I don’t aim this way in every poem, but I like the idea of writing poems that all the different people in my life, particularly non-literary ones, might find approachable. Even so, I hardly ever show anything to anyone. At some point, of course, I send things out to magazines, and I eventually show all my poems to my wife, Lisa Williams, who is also a poet. Her responses have helped me more than anything else, besides my own reading and thought. Before that, I showed everything to my first wife, who was a very good reader. I’ve also had a few generous friends over the years who have given me criticism and encouragement, but I’ve never been part of a “group” and have only had a few hours of experience in a “workshop.” I usually don’t show anyone my poems until I’ve done as much as I can with them, allowing time for revisiting and reconsideration. What readers tell me may convince me that I’m not in fact finished with the poem, but if I haven’t done everything I can beforehand I don’t want to waste their time.

How does this poem differ from other poems of yours?

It’s more loose and meandering in its thinking and more sustained in its rhythms than some, maybe. It’s also longer than most of my poems.
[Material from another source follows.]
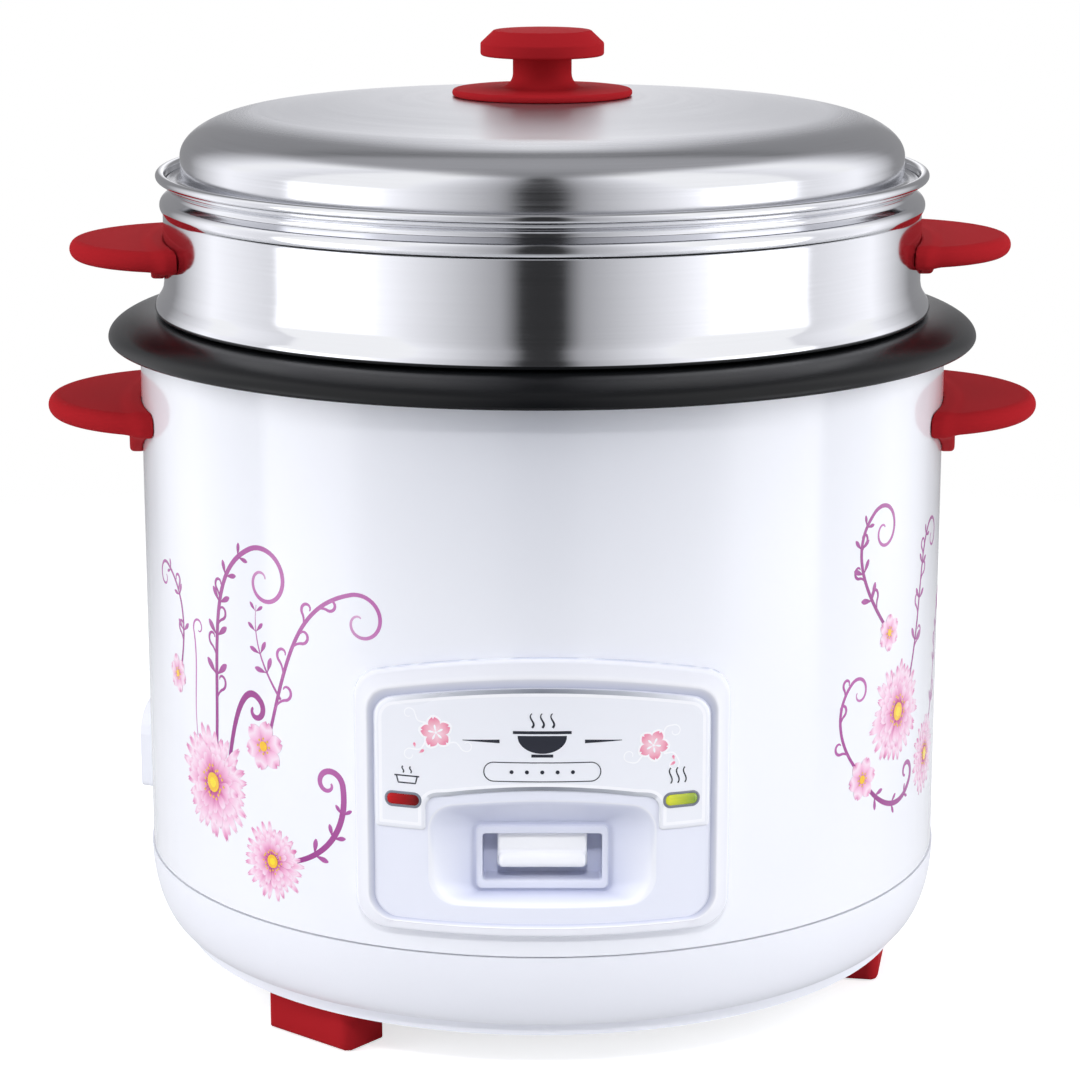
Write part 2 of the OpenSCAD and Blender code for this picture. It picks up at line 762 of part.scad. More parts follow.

What is American about this poem?

Even if death is the great universal, love and grief, and attitudes toward time and place, self and other, are all tinged, if not shaped, by culture. I’m sure the poem is American in some way. But it doesn’t make a point of it.


  1. What is American about this poem?

    Not to be too simplistic, but the answer lies in the fact this poem is apoem of place. American poetry is deeply rooted in place.